DBSCAN excels in representing geographical patterns across various states, effectively managing clusters of diverse shapes. This feature sets it apart from other clustering algorithms that typically assume standard shapes for clusters, making DBSCAN particularly adept at identifying spatial patterns in complex geospatial data.

 

However, the effective use of DBSCAN comes with its own challenges, primarily in setting the right parameters. The balance in determining the distance threshold and minimum points required for a cluster is critical. A too-high distance threshold may oversimplify clusters, mislabeling distinct points as noise, while a too-low threshold could result in overly complex clusters, merging distinct groups. This precision in parameter setting is crucial, especially when handling missing or incomplete geospatial data, to ensure meaningful and accurate clustering outcomes.

 

Despite these complexities, DBSCAN remains a potent algorithm for mapping and understanding the spatial relationships and patterns among U.S. states. Its ability to handle noise and outliers, coupled with its flexibility in dealing with various cluster shapes and missing data, makes it a valuable tool in geospatial analysis, offering unique insights into the geographical connections within the data.

Today, I explored hierarchical clustering, a method that organizes data into a hierarchy of nested groups, visually represented as a dendrogram or tree. This technique can be implemented through two different approaches:

Firstly, Agglomerative Hierarchical Clustering begins by treating each data point as a separate cluster. So, with N data points, there are initially N clusters. The process involves repeatedly merging the closest pair of clusters until all data points are united into a single cluster. This method follows a bottom-up strategy.

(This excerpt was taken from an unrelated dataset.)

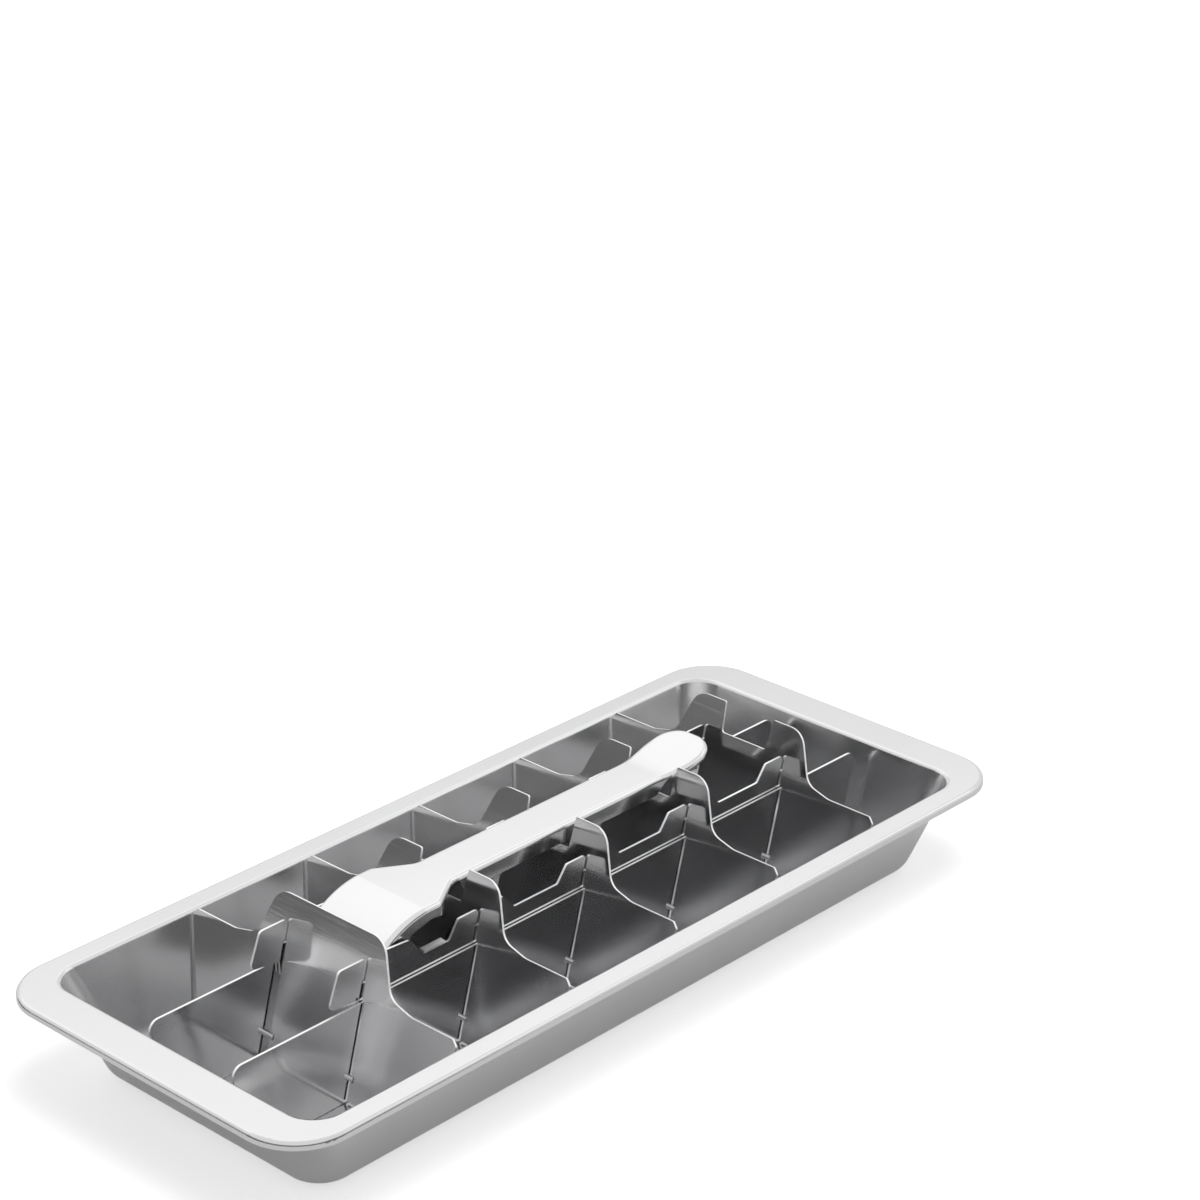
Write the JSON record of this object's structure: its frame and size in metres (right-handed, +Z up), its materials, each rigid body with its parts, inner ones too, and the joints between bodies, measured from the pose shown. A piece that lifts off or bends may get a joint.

Secondly, Divisive Hierarchical Clustering, which is the opposite of the agglomerative approach. It starts with all data points in a single cluster and progressively splits this cluster. The splitting continues until each data point becomes its own cluster.

 

Today, I learned about two clustering techniques: Kmeans and Kmedoids. Kmeans is a method where data points are grouped into ‘k’ clusters based on the mean values of their features. In this approach, the average of the points in each cluster forms the centroid, but this method can be influenced by outliers which can shift the mean. On the other hand, Kmedoids also forms ‘k’ clusters but uses the most centrally located data point in each cluster as the representative, rather than the mean. This makes Kmedoids more resistant to outliers, as medians or medoids are less impacted by extreme values in the data set

 

clustering is a technique used to group data points or observations into distinct clusters based on their similarity or proximity. This method is key for uncovering patterns and structures within data, and is widely applied in fields like data analysis, pattern recognition, and decision-making. Clustering methods are diverse, but they mainly fall into two categories: hierarchical clustering and partitioning clustering.

 

Hierarchical clustering, specifically, creates a hierarchy of clusters, typically represented by a dendrogram, a tree-like structure. This method is further divided into agglomerative (bottom-up) and divisive (top-down) approaches. Hierarchical clustering is particularly useful for data with a nested structure, enabling the exploration of relationships at various levels. A significant benefit of this method is that it doesn’t require pre-specifying the number of clusters, offering flexibility through the dendrogram to determine the cluster count. However, this method’s effectiveness can vary depending on the distance metrics, linkage criteria, and data characteristics. Thus, careful consideration and experimentation with the dataset are essential for deriving meaningful insights using hierarchical clustering.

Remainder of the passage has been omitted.